* _The records_
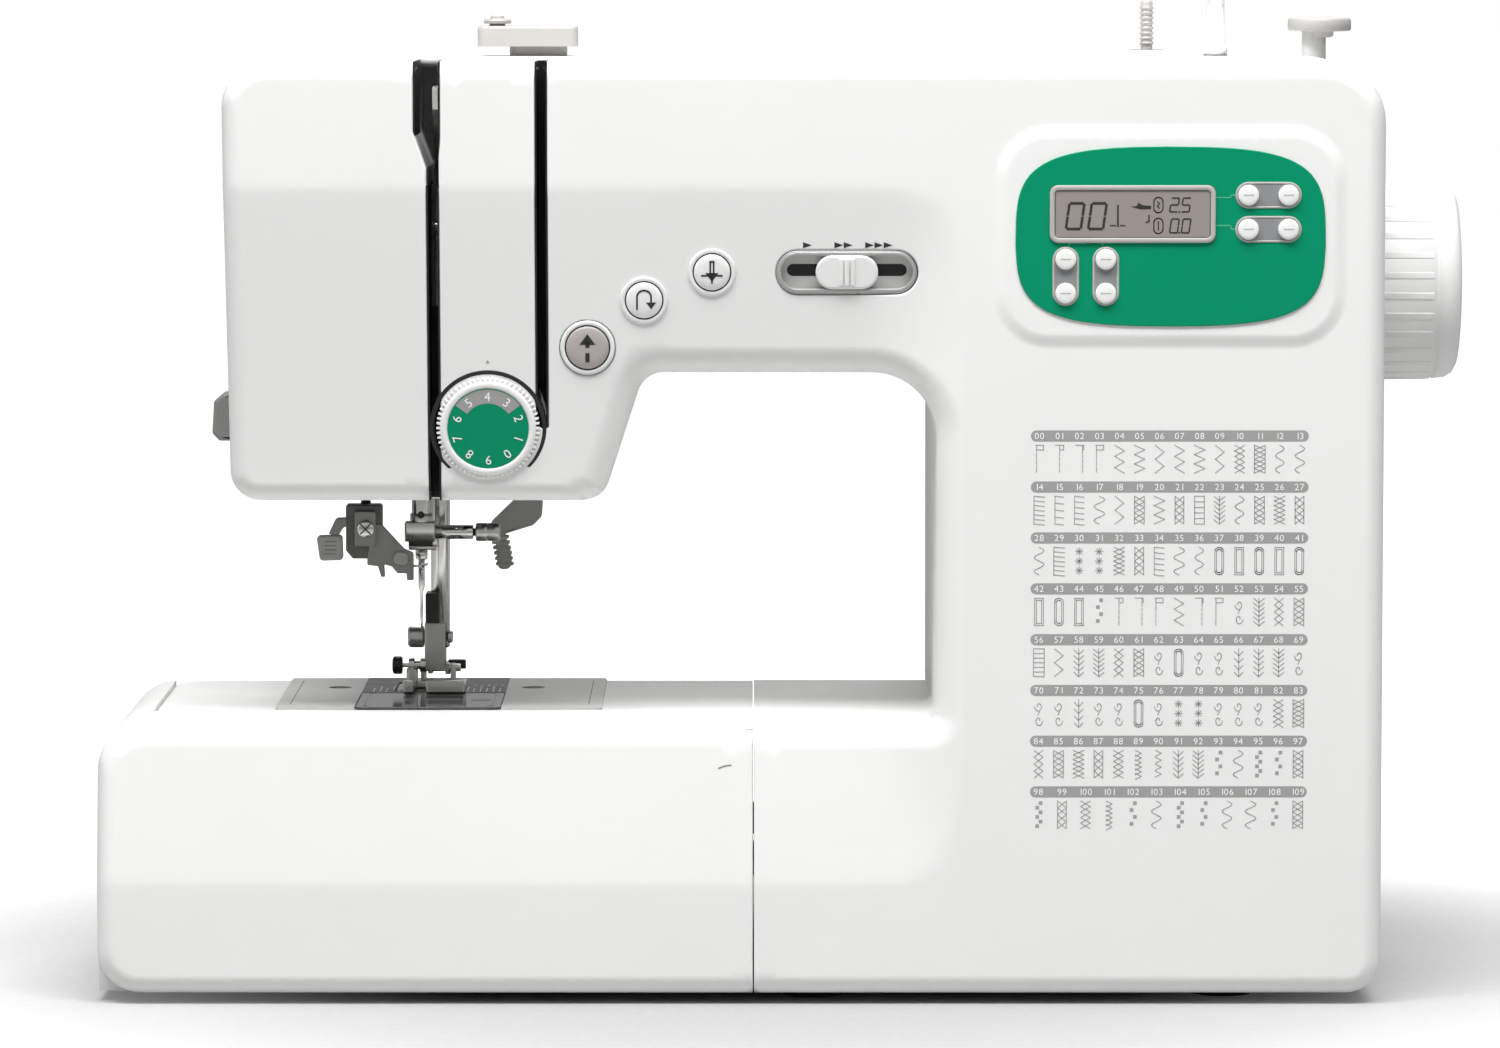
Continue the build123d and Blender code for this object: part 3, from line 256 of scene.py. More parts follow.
--
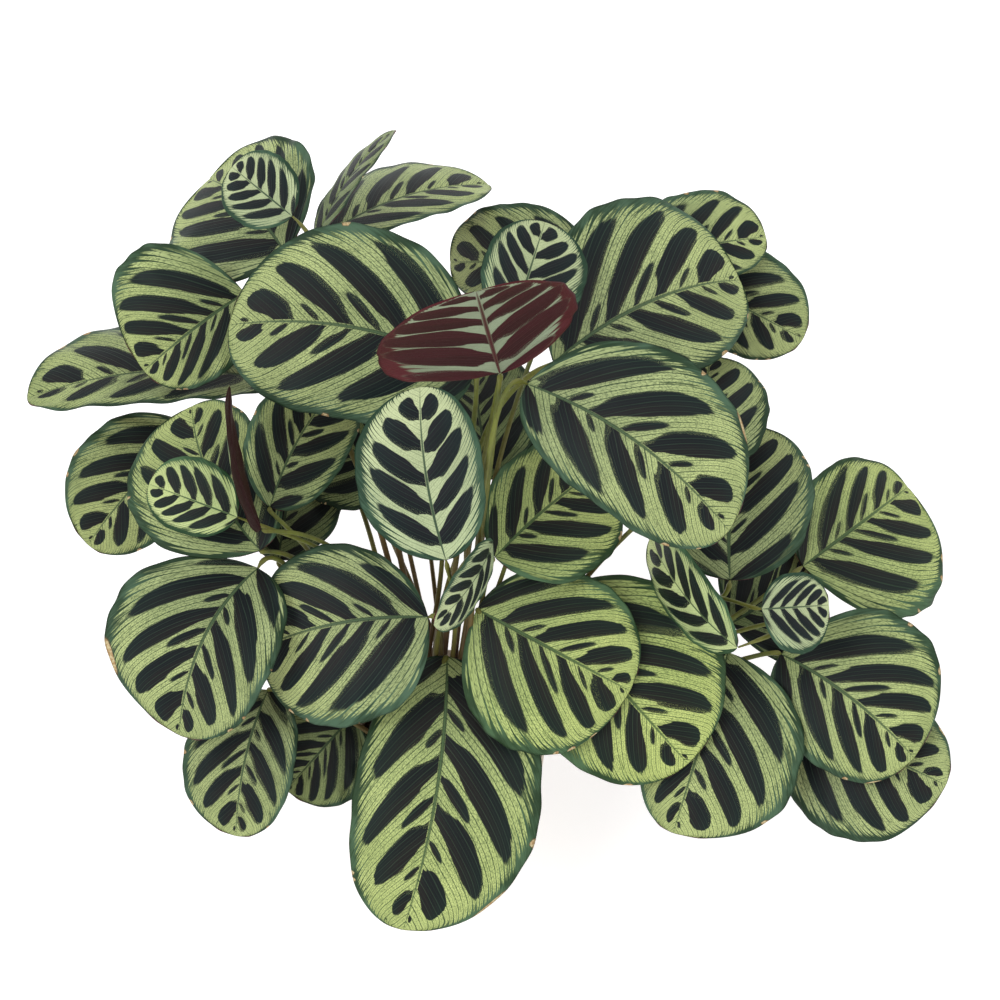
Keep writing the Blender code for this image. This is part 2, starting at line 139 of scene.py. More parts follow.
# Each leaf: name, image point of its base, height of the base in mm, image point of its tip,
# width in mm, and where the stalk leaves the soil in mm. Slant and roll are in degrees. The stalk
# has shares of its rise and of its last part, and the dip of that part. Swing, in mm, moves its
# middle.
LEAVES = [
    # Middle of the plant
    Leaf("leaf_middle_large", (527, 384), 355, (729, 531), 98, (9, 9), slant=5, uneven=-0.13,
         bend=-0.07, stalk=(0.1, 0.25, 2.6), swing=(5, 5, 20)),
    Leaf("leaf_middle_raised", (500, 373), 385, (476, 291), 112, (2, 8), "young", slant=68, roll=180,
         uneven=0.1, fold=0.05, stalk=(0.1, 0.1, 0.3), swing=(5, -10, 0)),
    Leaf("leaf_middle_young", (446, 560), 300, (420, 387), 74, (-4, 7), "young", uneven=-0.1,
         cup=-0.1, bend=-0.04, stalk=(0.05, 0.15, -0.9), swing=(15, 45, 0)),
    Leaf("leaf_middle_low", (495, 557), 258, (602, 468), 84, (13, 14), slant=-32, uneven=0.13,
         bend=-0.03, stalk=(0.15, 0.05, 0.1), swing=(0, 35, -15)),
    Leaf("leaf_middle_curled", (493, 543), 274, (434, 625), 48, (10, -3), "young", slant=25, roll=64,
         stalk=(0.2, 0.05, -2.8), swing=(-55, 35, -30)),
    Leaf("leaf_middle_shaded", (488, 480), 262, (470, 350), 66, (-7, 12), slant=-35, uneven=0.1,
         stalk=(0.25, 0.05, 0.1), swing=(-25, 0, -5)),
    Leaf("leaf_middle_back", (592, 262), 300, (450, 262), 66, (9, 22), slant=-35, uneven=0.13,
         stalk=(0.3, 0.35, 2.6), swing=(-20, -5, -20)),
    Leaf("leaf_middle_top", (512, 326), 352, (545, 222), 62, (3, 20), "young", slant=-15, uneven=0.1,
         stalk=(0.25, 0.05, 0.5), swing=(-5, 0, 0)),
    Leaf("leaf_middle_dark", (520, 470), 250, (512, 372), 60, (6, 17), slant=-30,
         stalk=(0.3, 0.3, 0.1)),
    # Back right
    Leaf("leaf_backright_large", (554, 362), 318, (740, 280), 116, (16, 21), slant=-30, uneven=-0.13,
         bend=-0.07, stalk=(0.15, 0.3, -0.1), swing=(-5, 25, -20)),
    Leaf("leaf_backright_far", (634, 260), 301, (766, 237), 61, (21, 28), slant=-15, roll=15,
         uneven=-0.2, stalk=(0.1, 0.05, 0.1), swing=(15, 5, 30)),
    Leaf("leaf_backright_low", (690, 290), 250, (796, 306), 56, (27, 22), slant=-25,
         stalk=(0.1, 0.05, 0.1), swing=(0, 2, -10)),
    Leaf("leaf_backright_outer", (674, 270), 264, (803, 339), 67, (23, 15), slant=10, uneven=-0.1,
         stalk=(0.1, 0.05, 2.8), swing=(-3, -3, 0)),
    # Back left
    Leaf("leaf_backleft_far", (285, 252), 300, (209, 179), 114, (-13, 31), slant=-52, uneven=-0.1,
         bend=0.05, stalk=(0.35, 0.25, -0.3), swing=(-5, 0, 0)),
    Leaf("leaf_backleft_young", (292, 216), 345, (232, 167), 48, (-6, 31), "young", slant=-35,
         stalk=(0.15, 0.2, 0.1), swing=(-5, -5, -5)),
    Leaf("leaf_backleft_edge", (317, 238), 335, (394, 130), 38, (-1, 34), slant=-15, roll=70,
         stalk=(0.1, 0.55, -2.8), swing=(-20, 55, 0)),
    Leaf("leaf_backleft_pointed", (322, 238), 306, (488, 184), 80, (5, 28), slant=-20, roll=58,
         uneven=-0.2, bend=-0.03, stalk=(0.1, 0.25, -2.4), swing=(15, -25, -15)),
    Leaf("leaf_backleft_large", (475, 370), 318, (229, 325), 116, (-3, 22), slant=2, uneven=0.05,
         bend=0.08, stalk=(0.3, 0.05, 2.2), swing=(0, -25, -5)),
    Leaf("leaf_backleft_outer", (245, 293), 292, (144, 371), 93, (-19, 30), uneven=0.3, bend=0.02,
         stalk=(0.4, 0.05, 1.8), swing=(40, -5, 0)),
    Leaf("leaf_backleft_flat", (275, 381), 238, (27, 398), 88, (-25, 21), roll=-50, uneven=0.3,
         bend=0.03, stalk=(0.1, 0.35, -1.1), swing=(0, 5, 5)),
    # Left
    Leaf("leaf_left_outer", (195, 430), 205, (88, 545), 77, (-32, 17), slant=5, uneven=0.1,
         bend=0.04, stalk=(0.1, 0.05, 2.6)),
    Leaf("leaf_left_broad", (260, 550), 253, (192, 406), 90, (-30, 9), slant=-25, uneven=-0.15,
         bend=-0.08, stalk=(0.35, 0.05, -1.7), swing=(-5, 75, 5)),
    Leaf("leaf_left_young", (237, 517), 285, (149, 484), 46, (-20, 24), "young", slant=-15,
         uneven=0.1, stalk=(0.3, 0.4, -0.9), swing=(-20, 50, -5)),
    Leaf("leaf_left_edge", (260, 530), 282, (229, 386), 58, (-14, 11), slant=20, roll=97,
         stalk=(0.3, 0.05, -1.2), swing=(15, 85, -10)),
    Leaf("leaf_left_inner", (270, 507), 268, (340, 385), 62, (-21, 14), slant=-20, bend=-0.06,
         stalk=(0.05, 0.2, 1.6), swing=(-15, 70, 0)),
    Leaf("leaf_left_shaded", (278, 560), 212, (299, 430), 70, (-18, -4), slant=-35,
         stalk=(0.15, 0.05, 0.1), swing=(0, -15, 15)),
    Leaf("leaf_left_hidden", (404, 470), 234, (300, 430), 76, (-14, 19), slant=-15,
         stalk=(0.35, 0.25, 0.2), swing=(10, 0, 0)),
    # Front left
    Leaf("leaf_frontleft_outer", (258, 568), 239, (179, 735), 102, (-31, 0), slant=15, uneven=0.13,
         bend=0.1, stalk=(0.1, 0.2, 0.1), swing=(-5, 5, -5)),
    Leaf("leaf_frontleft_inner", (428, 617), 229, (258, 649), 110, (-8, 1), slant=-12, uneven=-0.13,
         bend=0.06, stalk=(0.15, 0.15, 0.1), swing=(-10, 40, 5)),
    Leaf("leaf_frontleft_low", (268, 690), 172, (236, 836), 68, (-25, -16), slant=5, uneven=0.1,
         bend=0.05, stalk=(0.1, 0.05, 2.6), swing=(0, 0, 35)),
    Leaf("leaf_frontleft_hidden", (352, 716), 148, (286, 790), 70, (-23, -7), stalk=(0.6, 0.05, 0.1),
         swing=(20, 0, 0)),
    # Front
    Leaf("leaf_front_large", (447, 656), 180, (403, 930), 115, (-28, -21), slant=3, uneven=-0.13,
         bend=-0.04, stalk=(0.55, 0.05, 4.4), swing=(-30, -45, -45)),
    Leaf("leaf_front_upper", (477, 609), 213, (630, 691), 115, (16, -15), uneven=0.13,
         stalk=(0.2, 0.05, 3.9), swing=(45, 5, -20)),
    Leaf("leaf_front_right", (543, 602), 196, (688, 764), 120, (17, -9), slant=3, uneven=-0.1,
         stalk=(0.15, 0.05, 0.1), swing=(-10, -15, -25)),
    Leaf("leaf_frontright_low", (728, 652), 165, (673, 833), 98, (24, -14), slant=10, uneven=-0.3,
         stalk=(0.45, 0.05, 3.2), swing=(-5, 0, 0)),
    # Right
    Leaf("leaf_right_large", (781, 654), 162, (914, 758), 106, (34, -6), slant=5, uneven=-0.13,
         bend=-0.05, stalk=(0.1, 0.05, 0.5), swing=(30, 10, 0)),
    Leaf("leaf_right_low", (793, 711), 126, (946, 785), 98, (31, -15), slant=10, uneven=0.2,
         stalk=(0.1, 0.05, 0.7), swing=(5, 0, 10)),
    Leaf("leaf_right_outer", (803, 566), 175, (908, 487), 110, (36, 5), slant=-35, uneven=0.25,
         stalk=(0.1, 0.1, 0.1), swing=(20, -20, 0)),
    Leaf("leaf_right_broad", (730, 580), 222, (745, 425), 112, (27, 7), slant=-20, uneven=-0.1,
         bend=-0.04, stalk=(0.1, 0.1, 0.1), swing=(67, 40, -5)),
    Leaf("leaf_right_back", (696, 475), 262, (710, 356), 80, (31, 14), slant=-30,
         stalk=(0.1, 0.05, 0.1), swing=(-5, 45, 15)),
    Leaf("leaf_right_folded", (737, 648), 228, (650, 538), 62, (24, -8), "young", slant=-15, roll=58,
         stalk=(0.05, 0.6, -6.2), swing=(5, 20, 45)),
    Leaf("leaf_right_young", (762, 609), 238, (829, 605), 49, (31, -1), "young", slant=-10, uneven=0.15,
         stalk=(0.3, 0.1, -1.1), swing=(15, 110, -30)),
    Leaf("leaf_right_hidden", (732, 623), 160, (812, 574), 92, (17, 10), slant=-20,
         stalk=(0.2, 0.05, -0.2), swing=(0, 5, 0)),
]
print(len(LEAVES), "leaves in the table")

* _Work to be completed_
Lines that hold "image" are the ones to copy; find all of them.

* _Answer to the task_
Keep writing the Blender code for this image. This is part 2, starting at line 139 of scene.py. More parts follow.
# Each leaf: name, image point of its base, height of the base in mm, image point of its tip,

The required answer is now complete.